Helen Aguayo just wants one thing, to get her husband out of prison. Aguayo is the wife of Conscientious Objector Augustine Aguayo who is currently serving and eight month sentence in prison in Germany for desertion.
On Tuesday at the Anti-War Teach-In sponsored by the Justice Coalition, Helen Aguayo spoke about her husband hoping to garner more support.
According to his wife, Aguayo enlisted in the Army as a medic in 2003 because he wanted to do great things for his country and to further his education. Aguayo, however, was not a Conscientious Objector when he first enlisted. He realized he could not kill right before he was to be deployed, said his wife.
Jim Lafferty, of the National Lawyer’s Guild and the Bill Smith Military Resistance Project said that according to the Geneva Convention, medics are not allowed to carry weapons or fight but Aguayo was issued a weapon regardless.

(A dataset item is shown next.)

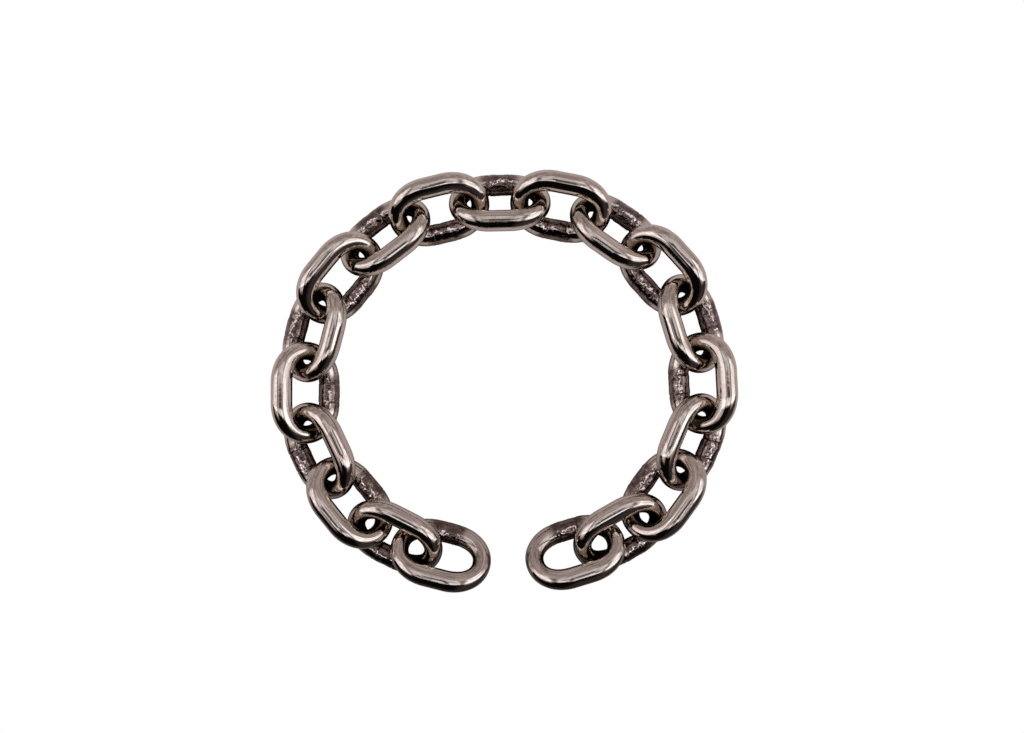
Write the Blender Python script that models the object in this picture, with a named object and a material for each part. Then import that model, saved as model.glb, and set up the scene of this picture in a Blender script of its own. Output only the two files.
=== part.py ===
"""A short length of bright short-link chain, laid flat as an open ring with its two ends apart.

Units are metres, +Z is up and the floor is z = 0. Seen from above, link_01 is the lower left end,
link_10 is at the top, and link_19 is the lower right end. The right half mirrors the left half.
"""
import math

import bpy
from mathutils import Matrix, Vector

# One link, bent from round bar and welded in the middle of one straight side
LINK_LENGTH = 0.0497
LINK_WIDTH = 0.0349
BAR = 0.0101
BOW_BAR = 0.0090
WELD_BAR = 0.0106
WELD_LENGTH = 0.0090
WELD_TAPER = 0.0025

# A side is straight only over the length of the weld, and from there it curves gently into the bow.
# The bow is half a superellipse, a little squarer than an ellipse, whose exponent would be 2
BOW_EXPONENT = 2.13
BOW_RADIUS = 0.0109

# The run. Each link lies on its welded side, and its smooth side leans up on its neighbours. The
# lean eases off with the square of the number of steps from the top link
LINKS = 19
INNER_HIGH_LEAN = math.radians(32.3)
OUTER_HIGH_LEAN = math.radians(39.2)
LEAN_LOSS = math.radians(0.058)

# How the run curls, counted step by step from the top link. Every second turn is sharper than its
# neighbours, and the ring is slightly wider than tall. The last three steps on each side are slack
MEAN_TURN = math.radians(18.85)
TURN_ALTERNATION = math.radians(5.7)
TURN_OVAL = math.radians(0.95)
PITCH = 0.0299
SLACK_PITCHES = {7: 0.0293, 8: 0.0280, 9: 0.0243}

# Tessellation of a link
BOW_STEPS = 12
SECTION_RESOLUTION = 4
SECTION_SIDES = 4 + 2 * SECTION_RESOLUTION

HALF_WIDTH = (LINK_WIDTH - BAR) / 2
HALF_LENGTH = (LINK_LENGTH - BOW_BAR) / 2
HALF_WELD = WELD_LENGTH / 2
BOW_DEPTH = HALF_LENGTH - HALF_WELD
MIDDLE = (LINKS + 1) // 2


def bow_point(end, angle):
    """A centreline point of the bow at one end, with the bar radius there. Angle 0 is its crown."""
    across = abs(math.sin(angle))
    x = end * (HALF_WELD + BOW_DEPTH * math.cos(angle) ** (2 / BOW_EXPONENT))
    y = end * math.copysign(HALF_WIDTH * across ** (2 / BOW_EXPONENT), angle)
    return x, y, (BOW_BAR + (BAR - BOW_BAR) * across ** 3) / 2


def link_stations():
    """Centreline points of one link with the bar radius at each. The welded side runs along -Y."""
    reach = (WELD_TAPER / BOW_DEPTH) ** BOW_EXPONENT
    taper_end = (HALF_WELD + WELD_TAPER, -HALF_WIDTH * (1 - reach) ** (1 / BOW_EXPONENT), BAR / 2)
    weld_end = (HALF_WELD, -HALF_WIDTH, WELD_BAR / 2)
    stations = [(-x, y, radius) for x, y, radius in (taper_end, weld_end)] + [weld_end, taper_end]
    for end in (1, -1):
        for step in range(1, BOW_STEPS):
            stations.append(bow_point(end, math.pi * step / BOW_STEPS - math.pi / 2))
        if end == 1:
            stations += [(HALF_WELD, HALF_WIDTH, BAR / 2), (-HALF_WELD, HALF_WIDTH, BAR / 2)]
    return stations


def link_curve(lean, material):
    """A closed tube. Its section is spun so that one flat of the weld faces the floor at this lean."""
    curve = bpy.data.curves.new("link", 'CURVE')
    curve.dimensions = '3D'
    curve.twist_mode = 'Z_UP'
    curve.bevel_depth = BAR / 2
    curve.bevel_resolution = SECTION_RESOLUTION
    curve.materials.append(material)
    stations = link_stations()
    spline = curve.splines.new('POLY')
    spline.points.add(len(stations) - 1)
    spline.use_cyclic_u = True
    spline.use_smooth = True
    for point, (x, y, radius) in zip(spline.points, stations):
        point.co = (x, y, 0, 1)
        point.radius = radius / (BAR / 2)
        point.tilt = math.pi / SECTION_SIDES - lean
    return curve


def polished_steel():
    """Bright steel, a little warm."""
    material = bpy.data.materials.new("polished_steel")
    material.use_nodes = True
    shader = material.node_tree.nodes["Principled BSDF"]
    shader.inputs["Base Color"].default_value = (0.62, 0.58, 0.56, 1)
    shader.inputs["Metallic"].default_value = 1.0
    shader.inputs["Roughness"].default_value = 0.12
    return material


def lean_of(number):
    """How far the plane of a link is tipped up from the floor."""
    highest = OUTER_HIGH_LEAN if number % 2 else INNER_HIGH_LEAN
    return highest - LEAN_LOSS * (number - MIDDLE) ** 2


def turn_at(step, heading):
    """Turn at one step, where heading is how far the run has turned since the top link."""
    alternation = -TURN_ALTERNATION if step % 2 else TURN_ALTERNATION
    return MEAN_TURN + alternation - TURN_OVAL * math.cos(2 * heading + MEAN_TURN)


def resting_place(number, x, y, heading):
    """World matrix of a link that lies on its weld. Even links have their welded side outermost."""
    lean = lean_of(number)
    height = HALF_WIDTH * math.sin(lean) + WELD_BAR / 2 * math.cos(math.pi / SECTION_SIDES)
    half_turn = 0 if number % 2 else math.pi
    spin = Matrix.Rotation(heading + half_turn, 4, 'Z')
    return Matrix.Translation((x, y, height)) @ spin @ Matrix.Rotation(lean, 4, 'X')


def lay_the_run():
    """World matrix of every link, by number, with the top link over the origin."""
    places = {MIDDLE: resting_place(MIDDLE, 0, 0, 0)}
    for side in (1, -1):
        x = y = heading = 0
        for step in range(1, MIDDLE):
            half = SLACK_PITCHES.get(step, PITCH) / 2
            x += half * math.cos(heading)
            y -= half * math.sin(heading)
            heading += turn_at(step, heading)
            x += half * math.cos(heading)
            y -= half * math.sin(heading)
            number = MIDDLE + side * step
            places[number] = resting_place(number, side * x, y, -side * heading)
    return places


def add(name, data, parent, place):
    """An object in the chain's collection, placed relative to its parent."""
    item = bpy.data.objects.new(name, data)
    item.parent = parent
    item.matrix_basis = place
    chain_parts.objects.link(item)
    return item


for old in list(bpy.data.objects):
    bpy.data.objects.remove(old, do_unlink=True)

chain_parts = bpy.data.collections.new("chain")
bpy.context.scene.collection.children.link(chain_parts)
steel = polished_steel()
curves = [link_curve(lean_of(MIDDLE + step), steel) for step in range(MIDDLE)]

# The top link carries its two neighbours, and so on outwards to the ends. A link swings round the
# bow it hangs on: its pin is at that bow's centre, with its Z axis square to the carrier's plane
places = lay_the_run()
ring = add("ring_centre", None, None, Matrix())
links = {MIDDLE: add(f"link_{MIDDLE:02d}", curves[0], ring, places[MIDDLE])}
for side in (1, -1):
    for step in range(1, MIDDLE):
        number = MIDDLE + side * step
        carrier = number - side
        bow = side if carrier % 2 else -side
        bow_centre = Matrix.Translation((bow * (HALF_LENGTH - BOW_RADIUS), 0, 0))
        pin = add(f"pin_{number:02d}", None, links[carrier], bow_centre)
        pin.empty_display_size = 0.005
        from_pin = (places[carrier] @ bow_centre).inverted() @ places[number]
        links[number] = add(f"link_{number:02d}", curves[step], pin, from_pin)

# The ring's outline is centred on the origin
bpy.context.view_layer.update()
graph = bpy.context.evaluated_depsgraph_get()
corners = []
for link in links.values():
    mesh = link.evaluated_get(graph).to_mesh()
    corners += [link.matrix_world @ vertex.co for vertex in mesh.vertices]
low = Vector(min(corner[axis] for corner in corners) for axis in range(3))
high = Vector(max(corner[axis] for corner in corners) for axis in range(3))
ring.location = (-(low.x + high.x) / 2, -(low.y + high.y) / 2, 0)
bpy.context.view_layer.update()
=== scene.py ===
"""A short length of polished short-link chain, laid on a pale table as an open ring, from above.

Metres, +Z up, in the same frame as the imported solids: the table is z = 0 and the ring is centred on
the origin. Link 1 is the lower left end, link 10 is at the top and link 19 is the lower right end.
"""
import math

import bpy
from mathutils import Matrix


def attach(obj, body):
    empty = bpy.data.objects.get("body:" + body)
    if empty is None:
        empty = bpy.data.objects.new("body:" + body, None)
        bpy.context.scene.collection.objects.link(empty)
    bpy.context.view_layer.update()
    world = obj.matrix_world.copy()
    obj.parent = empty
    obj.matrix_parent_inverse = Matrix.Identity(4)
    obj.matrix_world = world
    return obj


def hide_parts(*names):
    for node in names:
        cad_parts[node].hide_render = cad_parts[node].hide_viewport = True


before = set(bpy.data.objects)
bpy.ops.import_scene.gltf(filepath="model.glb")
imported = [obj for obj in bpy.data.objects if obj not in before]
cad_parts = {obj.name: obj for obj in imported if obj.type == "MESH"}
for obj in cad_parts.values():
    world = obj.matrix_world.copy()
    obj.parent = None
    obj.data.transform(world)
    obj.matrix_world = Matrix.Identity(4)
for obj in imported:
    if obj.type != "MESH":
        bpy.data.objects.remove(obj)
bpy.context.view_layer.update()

# The links. Each is cut from round steel bar, bent hot to a loop whose sides curve gently into its
# two bows, and butt welded in the middle of one side. Then the whole length is tumbled, which
# polishes every face but the weld. That keeps its swelling, its seams and its crinkled skin.
LINK_LENGTH = 0.0496
LINK_WIDTH = 0.0345
BAR = 0.0100
BOW_BAR = 0.0089
BOW_EXPONENT = 2.13
BAR_EASING = 3.0
WELD_BAR = 0.0102
WELD_LENGTH = 0.0090
WELD_TAPER = 0.0025
SKIN_FULL_TO = 0.0060
SKIN_ENDS_AT = 0.0102
CENTRELINE_POINTS = 720
STATIONS = 310
SECTION_POINTS = 56

# Relief of the surface. Fineness is in cells of noise to the metre
WAVE_HEIGHT, WAVE_FINENESS = 0.00010, 120
LUMP_HEIGHT, LUMP_FINENESS = 0.00022, 560
DENT_HEIGHT, DENT_FINENESS = 0.00075, 210
SEAM_DEPTH, SEAM_HALF_WIDTH = 0.00030, 0.0006
SEAM_PAST_WELD, SEAM_WANDER, SEAM_WANDERS_ROUND = 0.0003, 0.0030, 1.6
SEAM_PATCH_FINENESS, SEAM_PATCHES = 300, (0.35, 0.55)
HIGHEST_RELIEF = 0.00020
NOISE_APART = 3.7


def add_node(tree, kind, feeds=(), **settings):
    """Add a node, set its own settings, then feed its inputs with sockets of others or values."""
    made = tree.nodes.new(kind)
    for name, value in settings.items():
        setattr(made, name, value)
    for socket, value in feeds:
        if isinstance(value, bpy.types.NodeSocket):
            tree.links.new(value, made.inputs[socket])
        else:
            made.inputs[socket].default_value = value
    return made


def calculate(tree, operation, *terms):
    """One sum in a node tree."""
    return add_node(tree, "ShaderNodeMath", enumerate(terms), operation=operation).outputs[0]


def parted(tree, vector):
    """The X, Y and Z of a vector."""
    return add_node(tree, "ShaderNodeSeparateXYZ", ((0, vector),)).outputs


def fade(tree, value, none_at, full_at, full=1.0, none=0.0):
    """A smooth step from none to full, as value goes from none_at to full_at."""
    feeds = (("Value", value), ("From Min", none_at), ("From Max", full_at),
             ("To Min", none), ("To Max", full))
    step = add_node(tree, "ShaderNodeMapRange", feeds, interpolation_type='SMOOTHSTEP')
    return step.outputs["Result"]


def noise(tree, place, fineness, detail=2.0, w=None, rough=0.5):
    """Noise about 0.5 at a place, in four dimensions where w is given."""
    feeds = [("Vector", place), ("Scale", fineness), ("Detail", detail), ("Roughness", rough)]
    if w is not None:
        feeds.append(("W", w))
    kind = '3D' if w is None else '4D'
    return add_node(tree, "ShaderNodeTexNoise", feeds, noise_dimensions=kind).outputs["Fac"]


def sway(tree, height, place, fineness, detail=2.0, w=None, rough=0.5):
    """Noise about nought, of a height from its lowest to its highest."""
    centred = calculate(tree, 'SUBTRACT', noise(tree, place, fineness, detail, w, rough), 0.5)
    return calculate(tree, 'MULTIPLY', centred, height)


def keep(tree, shape, name, value, kind='FLOAT_VECTOR'):
    """Store a value on the shape's points, under a name that the steel's nodes read."""
    feeds = (("Geometry", shape), ("Name", name), ("Value", value))
    kept = add_node(tree, "GeometryNodeStoreNamedAttribute", feeds, data_type=kind)
    return kept.outputs["Geometry"]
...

However, Aguayo refused to load his gun while he was serving in Iraq for a year.
After being deployed in February of 2004, Aguayo applied for discharge as a Conscientious Objector, however, six months into his detour he was denied without reason. Recently though, the Army has stated that his Believing his case was mishandled, Aguayo decided to file a Writ of Habeas Corpus with the federal court for the Army’s wrongful denial of his CO discharge. Prompted by Aguayos filing of Habeas Corpus, the Army came up with a supplemental memorandum stating reasons for Aguayo’s denial of CO. The memorandum stated that because Agauyo was not religious and had not explained his claimed beliefs prior to or during his enlistment, his CO was denied. Aguayo’s wife believes this reason is invalid.
“Just because you’re not religious, doesn’t mean you don’t have a conscience,” she said.
On August 24, 2006, the habeas corpus was denied and a week later, Aguayo’s unit was ready for deployment again. On September 1, 2006 Aguayo went AWOL, missing his unit’s deployment. The next day Aguayo turned himself in to the Military Police station. However, he was told by Army personnel he would be going to Iraq even if they had to forcefully handcuff him in the plane, instead of facing a court-martial.
In September of 2006, Aguayo again went AWOL in Germany. Believing he had no other option other than to go back to Iraq, Aguayo decided to flee his home base in Schweinfurt and go into hiding in California. On September 26, he held a press conference from Los Angeles, California expressing his beliefs against the war. That same day he drove up to Barstow, California and turned himself in at Fort Irwin.
According to his wife, Aguayo was convicted of desertion before the 30 days were up. According to military protocol, once a member of the Army has been AWOL for 30 days or more then can be charged with desertion, however Aguayo’s wife says he was only gone for 25 days.
Aguayo appealed his case and maintains the fact that his fits the description of a CO. His case is currently at the U.S. Court of Appeals for the Federal Circuit in Washington, D.C.
Despite this anti-war teach-in being peaceful, it did not go unopposed. Many member’s of the Conservative Coalition were present at the teach-in. One member was Thomas Armistead, who was standing outside the door handing out flyers that stated “Augustine Aguayo is NO Hero”. Armistead who was a medic for 14 months in the army said that “[Agauyo] is claiming to speak for the soldiers. He was perfectly fine with serving in the military but days before he was being deployed he claimed to be a CO.” Another member who declined to state his name said, “He is responsible for what he signed up for and that filing for a CO is just a way to get out of the war.”
Both of these members claimed to be there own free will and not because they are supporting their coalition, however an email was sent out by Melissa Cassara of the Conservative Coalition asking members to support them to combat the anti-American and anti-military speakers. The email also had questions listed that members should think about asking Agauyo’s wife.
Although she faced some opposition from an angry coalition member, Agauyo’s wife went on trying to gain assistance. When asked about how the family is facing her husband’s jail time, she said “It’s difficult for our children, especially in school, it’s hard for them to focus. They just want their father back.”